Recentemente, também ganhou repercussão o caso de Madalena Silva, de 62 anos, que trabalhou por 54 anos sem receber salários, sendo constantemente maltratada pela família que a “empregava” em Lauro de Freitas, na Região Metropolitana de Salvador. Ao ser entrevistada, Madalena chegou a chorar ao tocar a mão da repórter de uma emissora de televisão, tantos foram os traumas experienciados. “Fico com receio de pegar na sua mão branca”, disse.

Respostas da Justiça

 

Em diversas decisões, a Justiça do Trabalho vem buscando coibir a prática da descriminação ou racismo no ambiente de trabalho. No caso de Madalena Silva, a juíza do trabalho Vivianne Tanure Mateus acatou pedido do Ministério Público do Trabalho da Bahia e determinou o bloqueio de R$ 1 milhão em bens da família acusada de manter a idosa de 62 anos em situação análoga à de escravo. A ação ainda não foi julgada em definitivo, mas a magistrada estabeleceu que os responsáveis paguem à vítima um salário-mínimo mensal até a resolução definitiva da demanda. 

Em outro julgamento recente, a juíza do trabalho Dalva Macedo condenou a inspetora de uma instituição de ensino do Rio de Janeiro a pagar R$ 30 mil de indenização por danos morais a uma funcionária – então, jovem aprendiz – que, enquanto estava no banheiro, foi advertida a voltar com o “volume do cabelo mais baixo”. Rindo do próprio aviso, a inspetora afirmou que a ordem “para pentear o cabelo” havia partido de um superior.   

Para a juíza do trabalho, as testemunhas ouvidas e o relato da funcionária comprovaram o intuito da acusada de “constranger a reclamante, menor aprendiz, com ofensa preconceituosa e de conotação racista”. Escreveu a juíza: “não há dúvidas de que a empregada, que é abordada por um motivo desvinculado do trabalho, vê-se acuada no ambiente de trabalho, apreensiva e com medo de sofrer as represálias do empregador. Ademais, a conotação desrespeitosa ligada a uma característica afrodescendente agrava a situação da ré”.

Já no episódio que resultou no assassinato de Moïse, o Ministério Público do Trabalho (MPT) entrou com ação pedindo indenização de R$17,2 milhões contra os acusados e em favor da família do congolês. O processo diz respeito às condições de trabalho impostas ao imigrante antes de ter sua vida ceifada. “A denúncia aponta para o possível trabalho sem o reconhecimento de direitos trabalhistas, podendo configurar, inclusive, trabalho em condições análogas à de escravo, na modalidade trabalho forçado, de xenofobia e de racismo”, sustentou o MPT, na época.

Constituição Federal

 

A Constituição Federal de 1988 manifesta a repulsa ao racismo em duas passagens distintas.

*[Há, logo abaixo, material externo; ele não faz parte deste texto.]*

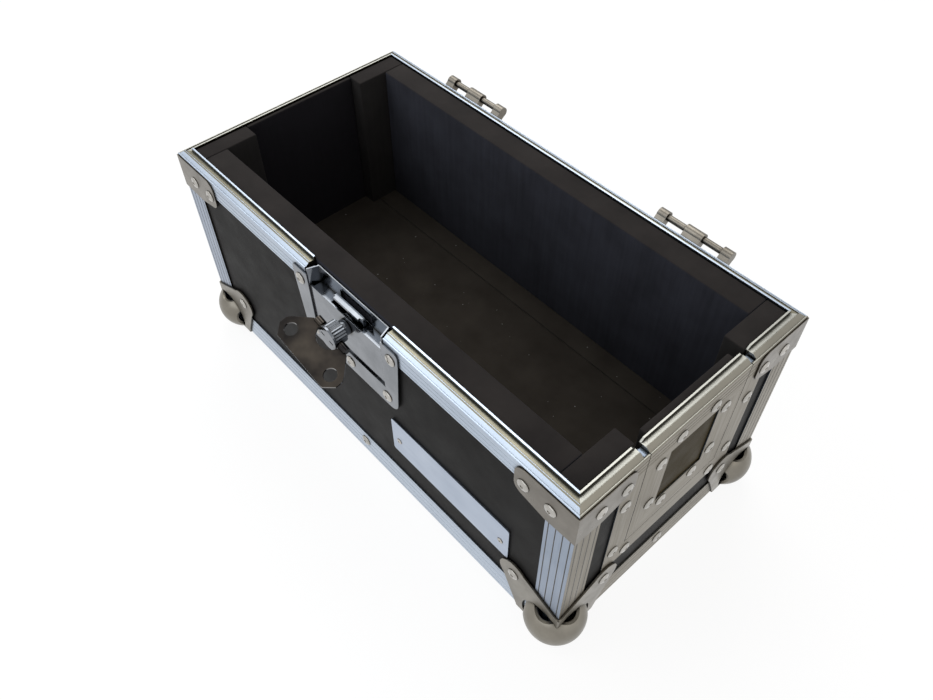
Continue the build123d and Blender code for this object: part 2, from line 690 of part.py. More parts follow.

No artigo 4º, que estabelece os princípios que regem as relações internacionais do Brasil, figura no inciso VIII o “repúdio ao terrorismo e ao racismo”. 

Já o artigo 5º, que trata dos direitos e garantias fundamentais, coloca a “prática do racismo”, no inciso XLII, como “crime inafiançável e imprescritível”, que se sujeita “à pena de reclusão”. 

Antes disso, porém, em seu artigo 3º, a Carta Magna já impõe como “objetivo fundamental” da República, no inciso IV, “promover o bem de todos, sem preconceito de origem, raça, sexo, cor, idade e quaisquer outras formas de discriminação”. 

Estatuto da Igualdade Racial

 

Sancionado após uma tramitação que durou quase uma década, o Estatuto da Igualdade Racial – instituído, finalmente, na forma da Lei nº 12.288, de 20 de julho de 2010 – visa “garantir à população negra a efetivação da igualdade de oportunidades”, além de promover a “defesa dos direitos étnicos individuais, coletivos e difusos” e o “combate à discriminação e às demais formas de intolerância étnica”.

O texto estabelece o direito da população negra de participar, em condições de igualdade de oportunidade, da vida econômica, social, política e cultural do país – por meio de políticas públicas de desenvolvimento e da adoção de medidas e ações afirmativas.